Material to process:
○ ○ ○ ○ ○ ○ ○

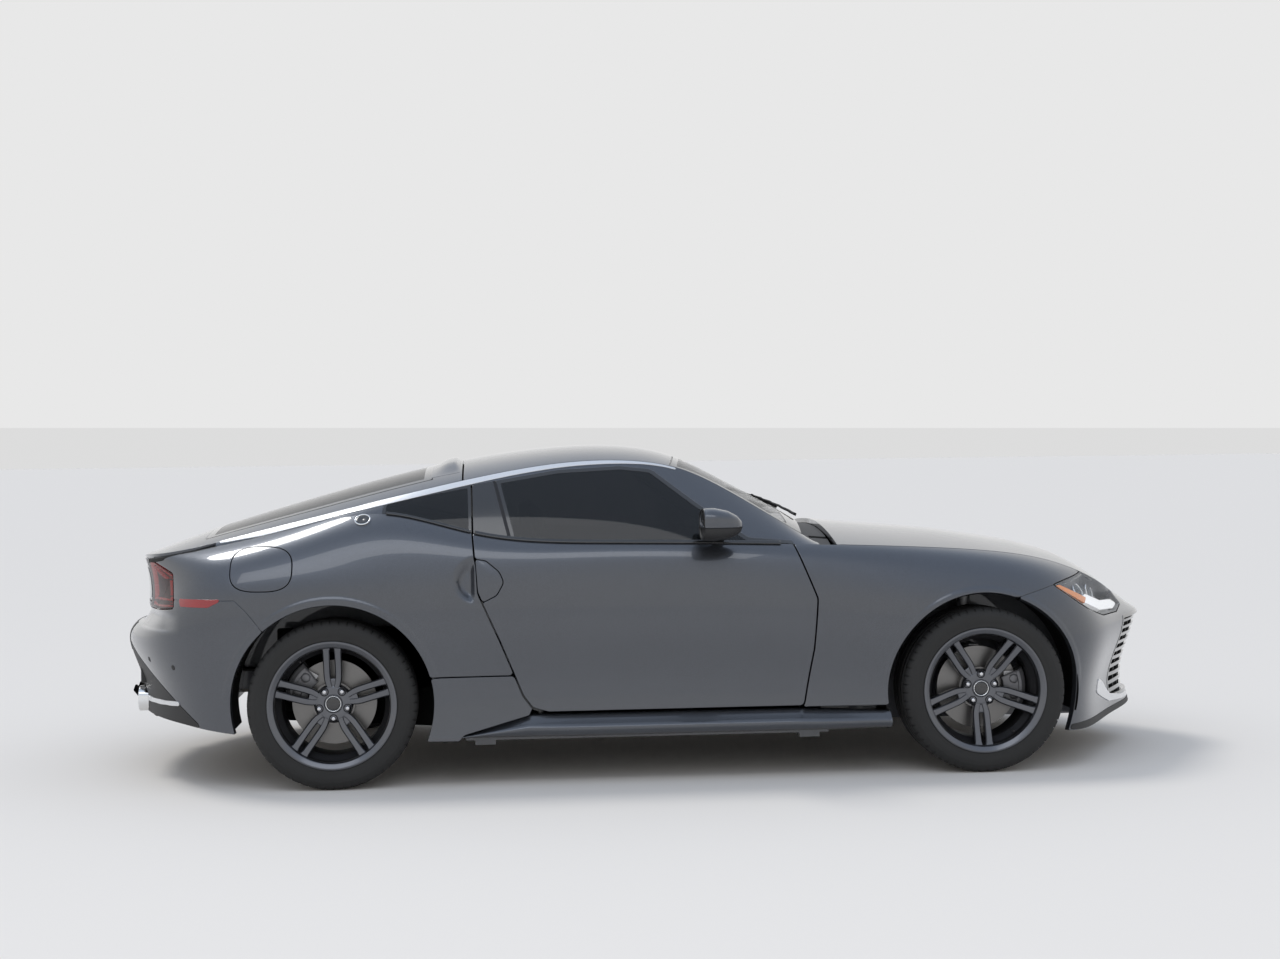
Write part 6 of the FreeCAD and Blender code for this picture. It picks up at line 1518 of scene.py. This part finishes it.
# Pale floor that keeps the shadow.
floorFinish = Finish("floorPale", Base_Color=(0.782, 0.752, 0.716), Roughness=0.95, Specular_IOR_Level=0.0)
mesh, floorReach = bpy.data.meshes.new("floor"), 400
mesh.from_pydata([(floorReach * a, floorReach * b, 0) for a, b in ((-1, -1), (1, -1), (1, 1), (-1, 1))], [],
                 [(0, 1, 2, 3)])
mesh.materials.append(floorFinish.material)
floor = bpy.data.objects.new("floor", mesh)
bpy.context.scene.collection.objects.link(floor)

# Even pale sky: the floor's grey up to a level line just above the horizon, a paler grey over it and
# a faint blue overhead. The line is a plane through two directions of the view.
skyLine = 0.0285
edges = [columns[:3, :3] @ np.array([across, skyLine, -1.0]) for across in (-0.4, 0.4)]
overLine = unit(np.cross(edges[1], edges[0]))
overLine = overLine * np.sign(overLine[2])
world = bpy.data.worlds.new("sky")
bpy.context.scene.world = world
world.use_nodes = True
sky = world.node_tree
apart = sky.nodes.new("ShaderNodeSeparateXYZ")
sky.links.new(sky.nodes.new("ShaderNodeTexCoord").outputs["Generated"], apart.inputs[0])
x, y, z = [Wire(sky, apart.outputs[k]) for k in range(3)]
level = x * float(overLine[0]) + y * float(overLine[1]) + z * float(overLine[2])
above = mixed(sky, z.ramp(0.25, 0.95), (0.807, 0.807, 0.807), (0.56, 0.65, 0.80))
whole = mixed(sky, level.ramp(-0.0003, 0.0003), (0.72, 0.72, 0.72), above)
feed(sky, sky.nodes["Background"].inputs["Color"], whole)
sky.nodes["Background"].inputs["Strength"].default_value = 1.0


# A light at a place, aimed at a point.
def lamp(name, kind, energy, place, aim, **settings):
    data = bpy.data.lights.new(name, kind)
    data.energy = energy
    for key, value in settings.items():
        setattr(data, key, value)
    thing = bpy.data.objects.new(name, data)
    bpy.context.scene.collection.objects.link(thing)
    back = unit(np.array(place, float) - np.array(aim, float))
    side0 = unit(np.cross((0, 0, 1.0), back))
    turn = np.eye(4)
    turn[:3, 0], turn[:3, 1], turn[:3, 2], turn[:3, 3] = side0, np.cross(back, side0), back, place
    thing.matrix_world = Matrix(turn.tolist())


lamp("sun", "SUN", 1.0, (-3.5, 3.2, 8), (0, 0, 0.3), angle=0.30, color=(1.0, 0.97, 0.92))
lamp("softbox", "AREA", 50, (-1.5, -4.5, 6.0), (-0.4, 0, 0.6), shape="RECTANGLE", size=7.0, size_y=1.6)
print("stage set", flush=True)

bpy.context.scene.view_settings.view_transform = "Standard"
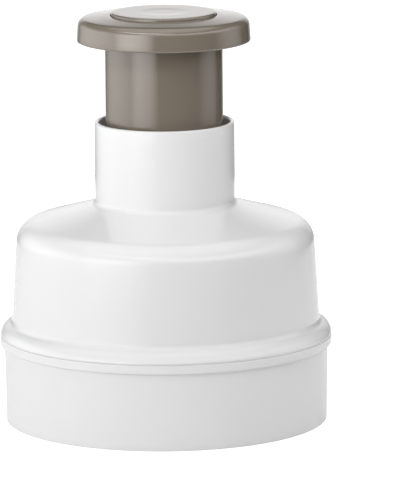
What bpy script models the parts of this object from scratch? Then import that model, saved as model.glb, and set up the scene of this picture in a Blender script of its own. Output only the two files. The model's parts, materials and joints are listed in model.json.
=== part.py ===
"""Spring-return patty press: a bell-shaped housing plugged onto a forming ring,
with a palm knob, plunger tube and stem that push a round plate down the ring.

The axis of the press is Z, the ring stands on z = 0.  Sizes are in millimetres
and are scaled to metres when a mesh is written.
"""

import math

import bmesh
import bpy
from mathutils import Matrix, Vector

MM = 0.001

# clearances
GAP = 0.3              # between two pieces that touch
STROKE = 28.0          # travel of the plunger, from rest to fully pressed

# facets around a large, a middling and a small turned piece
LARGE = 56
MIDDLE = 40
SMALL = 24

# forming ring
CAVITY_RADIUS = 55.0   # the patty is 110 mm across
RING_FOOT_RADIUS = 57.6
RING_NECK_RADIUS = 58.05
LIP_RADIUS = 59.5
LIP_BOTTOM = 27.3
LIP_TOP = 31.0
SPIGOT_RADIUS = 57.1
SPIGOT_TOP = 33.0

# bell housing
BEAD_CENTRE = (54.2, 30.3)
BEAD_RADIUS = 5.45
WALL_FOOT = (55.15, 37.4)
WALL = 2.2
WALL_DRAFT = math.radians(3.5)
SHOULDER_CENTRE = (45.6, 64.65)
SHOULDER_RADIUS = 7.8
CROWN_SLOPE = math.radians(15.5)
NECK_RADIUS = 25.0
NECK_WALL = 1.6
NECK_TOP = 108.0
WELL_FLOOR_TOP = 50.5
WELL_FLOOR_BOTTOM = 48.0

# guide bush and stem
STEM_RADIUS = 6.0
BUSH_RADIUS = 10.0
BUSH_BOTTOM = 44.0
BUSH_TOP = 56.0
BUSH_FLANGE_RADIUS = 13.0
BUSH_FLANGE = 1.6

# plunger
TUBE_RADIUS = 21.0
TUBE_WALL = 1.8
TUBE_BOTTOM = 81.0
COLLAR_HEIGHT = 4.0
SKIRT_RADIUS = 31.05
SKIRT_BOTTOM = NECK_TOP + STROKE + 0.8
KNOB_SHELL = 2.2
KNOB_FLOOR_TOP = 144.0
KNOB_FLOOR_BOTTOM = 142.0
KNOB_WEB_TOP = 141.7
KNOB_WEB_BOTTOM = 139.7
CAP_RADIUS = 18.6
CAP_TOP = 147.2
DIMPLE_RADIUS = 7.1
DIMPLE_DEPTH = 0.6

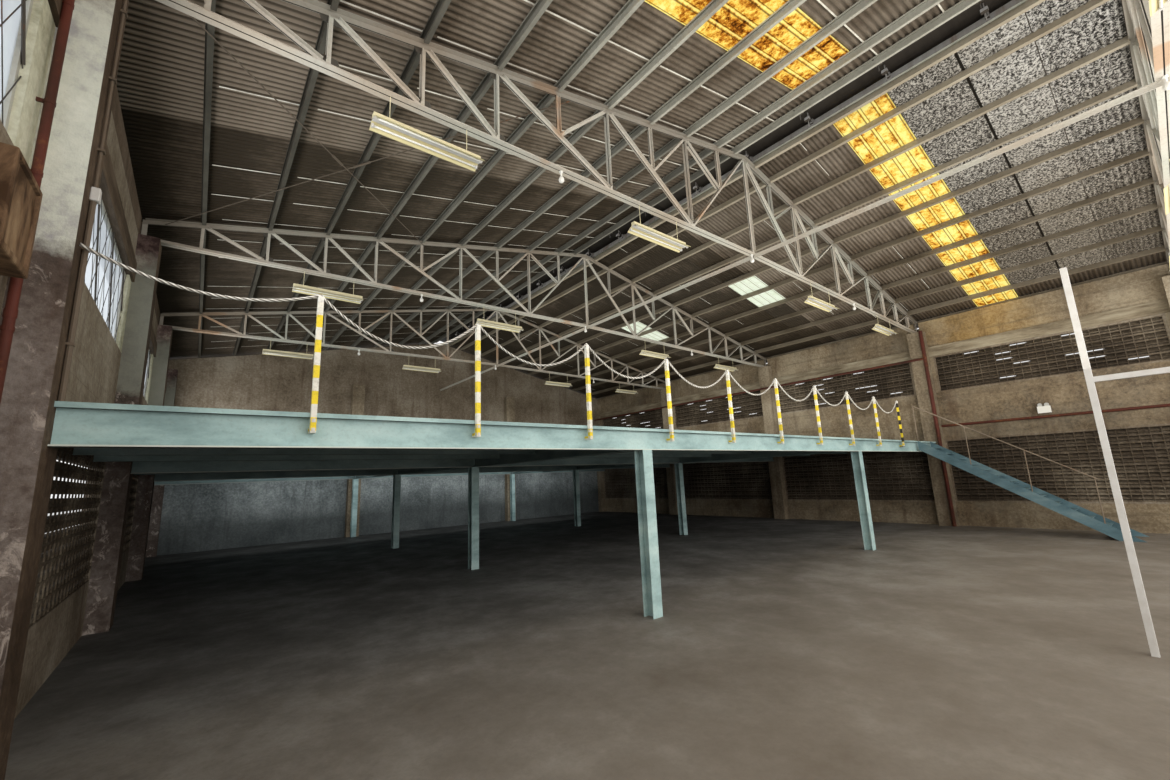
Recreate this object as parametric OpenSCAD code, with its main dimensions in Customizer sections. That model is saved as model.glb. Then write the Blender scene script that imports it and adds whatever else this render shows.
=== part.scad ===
// Factory hall: concrete frame and block walls, trussed steel roof, mezzanine at the far end.
// Millimetres. X runs across the hall, Y towards the far gable, Z up from the ground.

/* [Hall] */
// Distance between truss lines
bay = 6000; // [5600:100:6400]
// Number of bays along the hall
bays = 6; // [4:2:6]
// Purlin spacing on plan, nine spacings to each half truss
purlin_pitch = 1080; // [1000:10:1150]
// Heel post of a truss to the inner face of its column
heel_gap = 580; // [500:20:700]
// Thickness of the floor slab
slab_t = 150; // [100:10:250]

/* [Columns and walls] */
// Side of the square concrete columns
col_w = 500; // [400:10:600]
// Thickness of the block walls
wall_t = 150; // [100:10:180]
// Walls stand back from the outer faces of the columns
wall_back = 50; // [20:5:80]
// Floor to the foot of the lower vent blocks
low_wall_h = 760; // [500:20:900]
// Height of one course of vent blocks
course_h = 200; // [180:5:220]
// Courses in the lower band of vent blocks
low_courses = 10; // [8:1:10]
// Courses in the upper band of vent blocks
top_courses = 6; // [5:1:6]
// Mortar border around each vent block panel
vent_border = 50; // [30:5:70]
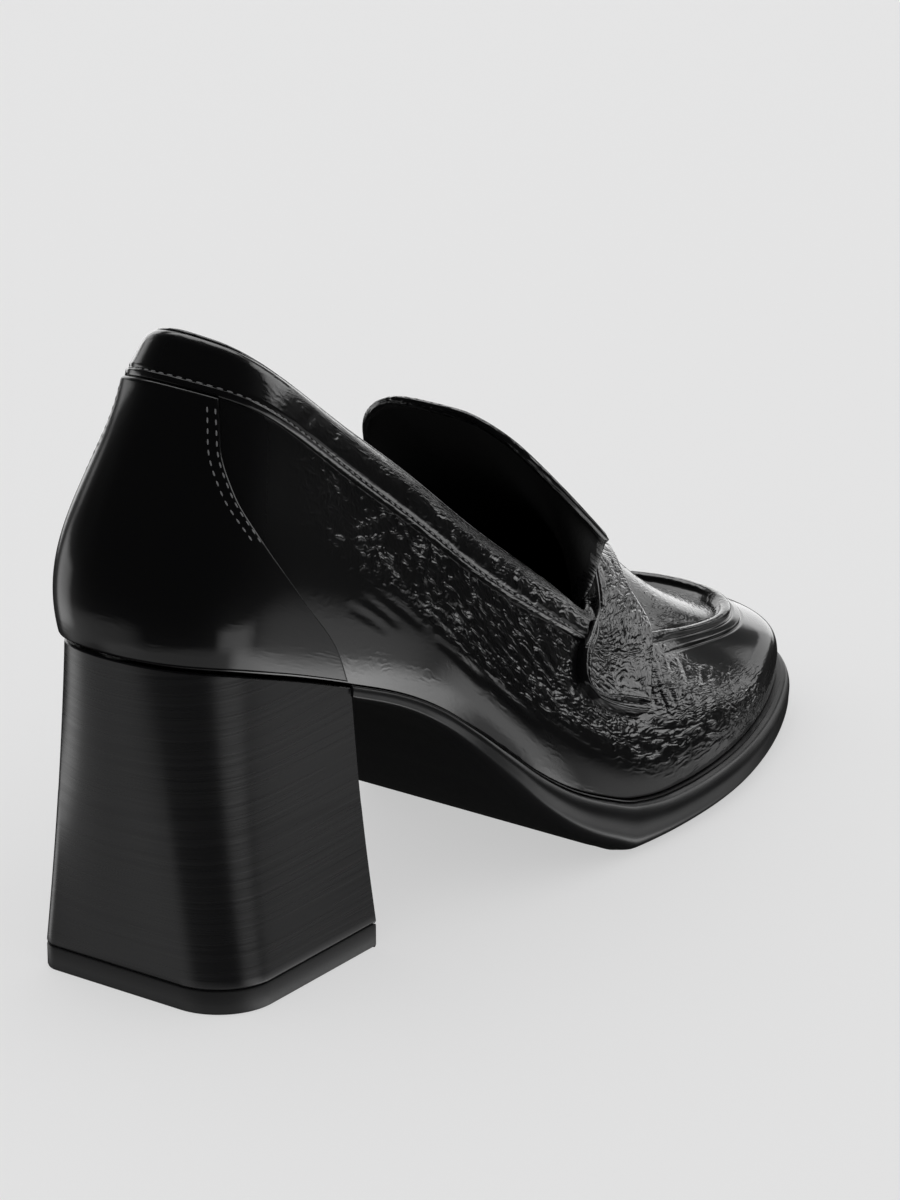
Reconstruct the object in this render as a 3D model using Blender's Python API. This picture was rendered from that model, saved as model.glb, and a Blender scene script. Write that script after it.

○ ○ ○ ○ ○ ○ ○

Stated goal:
Repeat the lines from the first one in the records through the line containing "bpy.context.scene.collection.objects.link(floor)", exactly as written, and nothing else.

Response:
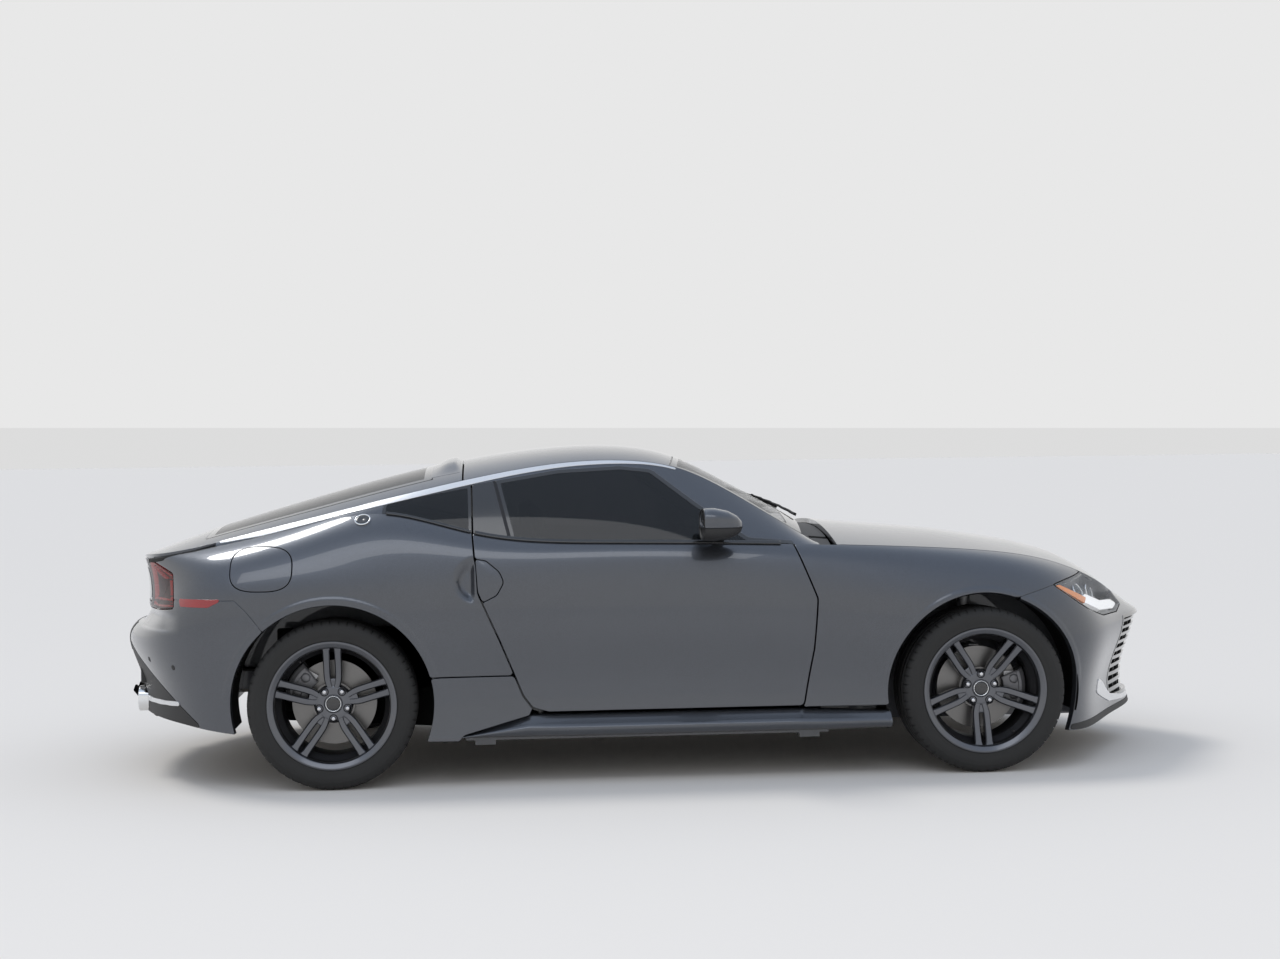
Write part 6 of the FreeCAD and Blender code for this picture. It picks up at line 1518 of scene.py. This part finishes it.
# Pale floor that keeps the shadow.
floorFinish = Finish("floorPale", Base_Color=(0.782, 0.752, 0.716), Roughness=0.95, Specular_IOR_Level=0.0)
mesh, floorReach = bpy.data.meshes.new("floor"), 400
mesh.from_pydata([(floorReach * a, floorReach * b, 0) for a, b in ((-1, -1), (1, -1), (1, 1), (-1, 1))], [],
                 [(0, 1, 2, 3)])
mesh.materials.append(floorFinish.material)
floor = bpy.data.objects.new("floor", mesh)
bpy.context.scene.collection.objects.link(floor)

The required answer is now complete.